Barber could purchase a birth certificate online through the Tennessee Health Department’s website for $15 plus a processing fee, but said she doesn’t have anyone to help her.

“I don’t understand why all of the sudden you have to have a birth certificate,” Barber said.

McLennan County elections administrator Kathy Van Wolfe said no one will be denied a vote, but if they don’t have a photo ID, they will be required to return within six days of voting with a valid ID or the ballot isn’t counted.

Department of Public Safety spokesman Tom Vinger said a situation like Barber’s does not happen often, but the department has been in contact with Barber and is working to resolve her unusual circumstances.

The DPS has issued 263 EICs since June 2013.

Barber wants the election certificate in order to vote for the next governor of Texas and for the next president.

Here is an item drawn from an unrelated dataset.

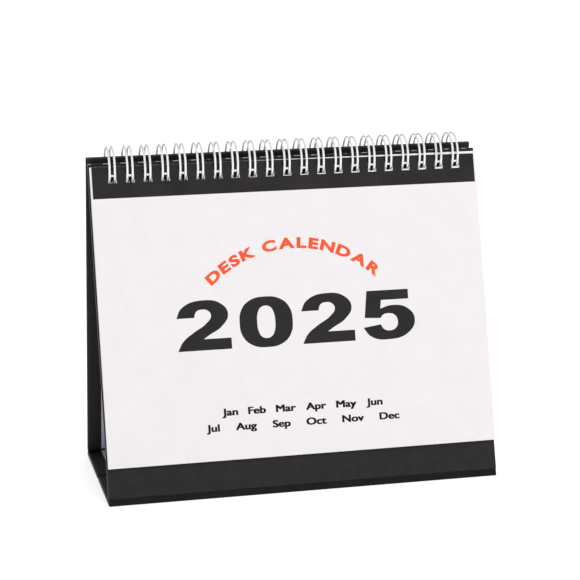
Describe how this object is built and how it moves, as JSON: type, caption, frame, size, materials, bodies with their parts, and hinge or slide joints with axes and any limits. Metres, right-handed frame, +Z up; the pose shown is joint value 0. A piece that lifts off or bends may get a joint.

“I want to see a Democrat win,” she said. “My daddy was a Democrat to the end of his life . . . and he said, ‘Don’t none of you kids ever vote for a Republican.’ And I never have.”

Barber said she voted for the first time in 1944, when President Franklin D. Roosevelt ran for his fourth term, beating Republican candidate Thomas E. Dewey.

Barber said she hasn’t missed a presidential election since.

Her eyes filled with tears when she talked about voting in the upcoming election.

“I’ve voted all my life, and not to be able to vote — it just breaks my heart,” Barber said.